Europeans have been quarrelling over harmonising standards since the creation of the Common Market. If you have been in the Brussels bubble long enough you might remember the ‘Cassis de Dijon’ case (establishing the principle of mutual recognition of national legislation in the absence of harmonisation) and the chocolate dispute in 2003 (prohibiting chocolate products containing other than cocoa butter to be marketed as ‘chocolate’). Now that we have agreed what’s the right percentage of alcohol in Cassis de Dijon and what’s the right percentage of cocoa butter in our chocolate, it’s time to decide how to recycle the packaging of these products. In case you are holding the paper bag that your pain au chocolat was served in and you are new to the Brussels scene, you are probably wondering where you should put that. In the yellow bag, right? Wrong. Or at least according to the Germans. Fun fact: while in Belgium the national consumer sorting instructions indicate that paper goes into the yellow bags and plastics go into the blue ones, Germany has spent three decades educating consumers in the opposite: blue means paper, yellow is where your plastics should be. Doesn’t seem like a big deal? Well, the underlying problem is that whenever consumers don’t have a clear indication of how they should recycle, recyclable products end up in the residual bin. To meet the EU’s waste separation targets, there’s a need for a harmonised system across Member States that will educate consumers and boost the joint recycling efforts.

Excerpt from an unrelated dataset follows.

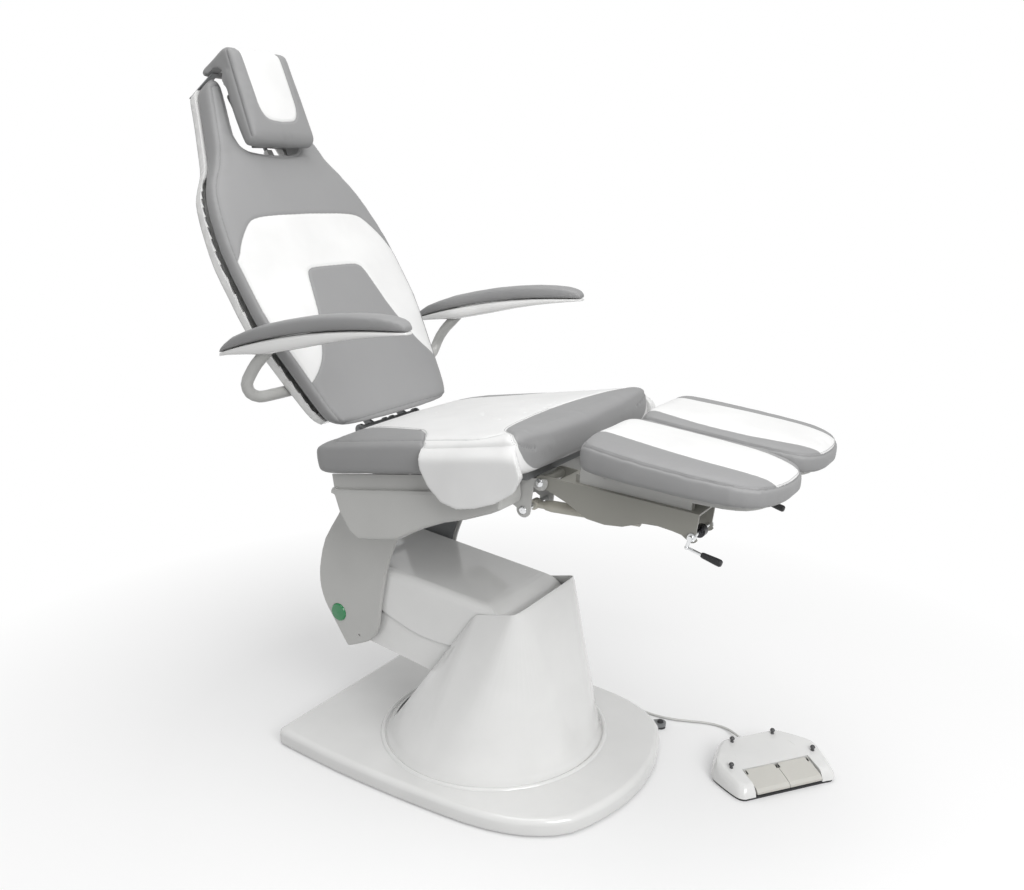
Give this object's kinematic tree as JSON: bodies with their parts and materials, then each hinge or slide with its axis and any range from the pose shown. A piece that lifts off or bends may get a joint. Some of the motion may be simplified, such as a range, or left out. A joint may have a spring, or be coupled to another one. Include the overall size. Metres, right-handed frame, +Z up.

This issue goes much beyond the colour of your waste bags, however. On a larger scale, proliferation of disparate national labelling schemes and individual Member States' requirements have already caused market fragmentation, burdened companies and confused citizens. To accommodate the information required, companies increase the size of the products and their packaging. Additionally, the need for several labels makes stock management more complex, leading to unsold goods, which cannot be sent to another market. So why increase waste when a sustainable approach dictates otherwise?
Whenever consumers don’t have a clear indication of how they should recycle, recyclable products end up in the residual bin.
How US companies help consumers make sustainable choices
Enabling consumers to dispose of packaging without generating unnecessary waste
Not only do we need to diminish the overall use of plastics, but also increase collection rates of recycled materials. Companies play a key role in educating consumers in environmentally sound habits. That is why US companies are designing sustainable packaging to ensure customers easily recycle them without generating unnecessary waste. HP Inc. is committed to a 75% reduction in plastic packaging by choosing materials with higher recycling rates worldwide. Herbalife has undertaken a similar initiative – eliminating plastic bags as well as plastic packaging from merchandising, and removing second plastic film packaging thus getting rid of 33,000kgs of plastic.
Encouraging consumers to reuse and repair
Providing consumers with opportunities to be part of the circular economy model must also be central to companies' efforts towards sustainability. Mattel PlayBack, a toy takeback programme that enables families to extend the life of their Mattel toys once they are finished playing with them. The initiative supports the company’s goal to achieve 100% recycled, recyclable or bio-based plastic materials across all products and packaging by 2030. Liberty Global operates a subscription model that gives customers the opportunity to dematerialise their services by retaining ownership over their set-top boxes and modems. Once a customer decides they no longer need the service, their device is returned for reuse. More than 40,000 metric tons of waste have been avoided this way since 2012.
Empowering consumers to select a sustainable product
US companies know that we need to not only decrease the size of the packaging but also allow customers to choose from a wide range of sustainable alternatives. That’s why Lyondell Basell is producing a line of Samsonite suitcases entirely made from secondary materials and Dow’s RENUVA programme takes foam from discarded mattresses and turns it back into its raw material (polyol) through chemical recycling. Coca-Cola is also giving customers the opportunity to break up with the virgin plastics model. In fact, Sweden is the first European market to have moved to 100 percent recycled plastics bottles across all of Coca-Cola Company brands, while trials of a cardboard bottle design have also been undertaken in the EU market. In the area of electronics, Dell is pioneering circular designs to decrease e-waste by prolonging the lifespan of PC components.
Sustainable innovation requires rulebook harmonisation
US companies invest in product innovation, raising awareness and eliminating plastics to boost circularity within the EU. However, Member States should enable this further by laying the foundations to unitary and harmonised standards. If legislators don’t align labelling requirements for waste disposal, Europeans will struggle to achieve the ambitious goals set by the Circular Economy Action Plan. To fulfil recycling targets, EU policymakers will need to empower consumers by placing them at the centre of recycling efforts and ensure that divergence of national labels will not impede the free movement of goods. Until then, be careful how you dispose of your patisseries’ packets!